Hunter Health Clinic, Inc.

Hunter Health Clinic is a non-profit, comprehensive health center specializing in caring for those who are uninsured and under-insured.  Hunter provides medical care, dental services, optometry, mental health counseling and substance abuse services across five sites while also serving as a training center for over 180 students, interns, residents and volunteers.  In 2011, Hunter provided over 84,000 patient encounters and saw 33,840 patients, 70% whom were uninsured and 80% whose incomes were below the federal poverty level.

Healthcare Improvement through the use of RPMS

Hunter has used RPMS to support their government reporting requirements. Currently, Hunter routinely reports on 13 required measures.  By generating these indicators in real time, through their use of RPMS, Hunter can identify successful interventions that have resulted in measured improvement and rapidly identify areas for additional focus including opportunities for enhancing their preventive care.

Meaningful Use clinical quality measures can also be generated through RPMS.  The clinic has been able to improve their stage 1 Meaningful Use core measures through the use of RPMS to better capture the information reported in the EHR.


Screenshot is of a quality report for diabetes patients within a subpopulation from January first 2011 to December thirty-first 2011, January first 2012 to March thirtieth 2012, and April first 2012 to June thirtieth 2012. Quality Reports displays the percentage of patients with HbA1c levels below 7, between 7 and 9, and above 9.

Using an EHR in Diabetes Care

Hunter operates a free-standing diabetes specialty clinic as a complement to their primary care services. The diabetes team, consisting of two dedicated clinicians, a foot specialist, a dietician, diabetes educators, nurses, an optometrist, and an outreach coordinator, provides comprehensive diabetes management. The clinic also supports a diabetes-specific medication program, laboratory services, and preventive dental care for their patients with diabetes.

Hunter’s EHR allows a continuous and real-time view of the patient’s health status and is valuable in identifying necessary services to prevent adverse outcomes.  One example of this is Hunter’s coordination of vision care for their diabetic patients.  Through the use of the EHR, the optometrist is able to monitor the ocular health of the patient and schedule appointments when new symptoms are noted or if too much time has elapsed since the patient’s last visit.  In addition, when the optometrist suspects that a new patient may have diabetes, the patient can be referred and, generally seen, in the clinic the same day. Helping patients manage all elements of their disease results in better health outcomes.


Moving forward, Hunter plans to join the Wichita Health Information Exchange and Kansas Health Information Exchange to allow them to share data with other providers across the State. Hunter also continues to train its staff to improve their efficiency in using the EHR. Being able to see how the technology benefits the patients has helped improve staff’s confidence in the value of health information technology.

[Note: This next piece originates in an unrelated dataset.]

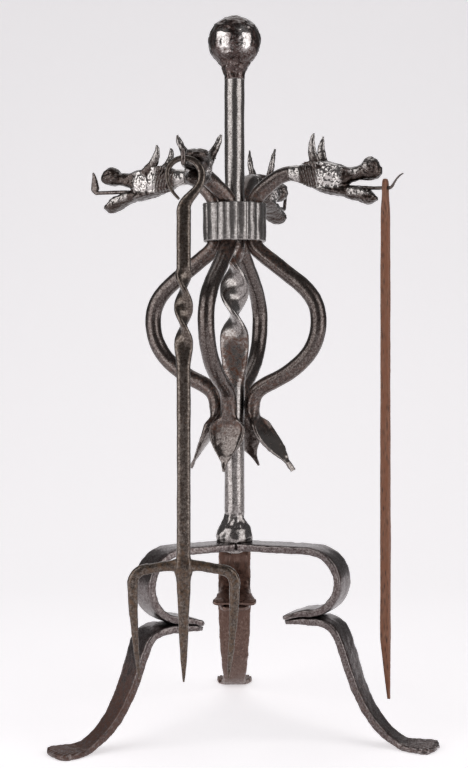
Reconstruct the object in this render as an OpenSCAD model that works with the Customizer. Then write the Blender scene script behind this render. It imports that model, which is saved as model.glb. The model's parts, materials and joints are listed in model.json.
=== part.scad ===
// Hearth stand of forged iron: a tripod base, a twisted centre shaft with a ball on top,
// and four round bars that bulge out as a cage, run through a fluted collar and end in
// horned animal heads. A fork hangs on the front head's tongue, a skewer on the right one's.
// Millimetres, +Z up. The shaft stands at axis_at; the origin is the middle of the floor area.

/* [Shaft] */
// Diameter of the round centre shaft
shaft_d = 20; // [16:1:26]
// Height of the shaft's shoulder, where the ball sits
shaft_top_z = 649; // [600:1:720]
// Top of the leg strips at the hub
hub_z = 188; // [160:1:220]
// Height of the bell at the foot of the shaft
bell_h = 26; // [18:1:36]
// Diameter of the bell where it rests on the legs
bell_d = 37; // [32:1:44]
// Diameter of the tenon that holds the three legs
hub_tenon_d = 16; // [10:1:18]
// Width of the twisted blade
twist_w = 29; // [22:1:32]
// Thickness of the twisted blade
twist_t = 9; // [6:1:12]
// Lower end of the twist
twist_low_z = 345; // [335:1:370]
// Turn of the blade from end to end
twist_turn = 330; // [180:10:540]

/* [Ball] */
// Diameter of the hammered ball
ball_d = 53; // [40:1:64]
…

Susette M. Schwartz, J.D., Chief Executive Officer for Hunter illustrates a strong commitment to the National Health Services Corps. She shares, “In my role on the HHS Secretary Sebelius’s National Advisory Council (NAC) on the National Health Service Corps (NHSC), I see how HRSA truly wants to partner with IHS and see more Tribal and Urban Indian organizations participating.  This year alone, we have two new NHSC provider recipients; one PA scholar and one ARNP loan repayment recipient.”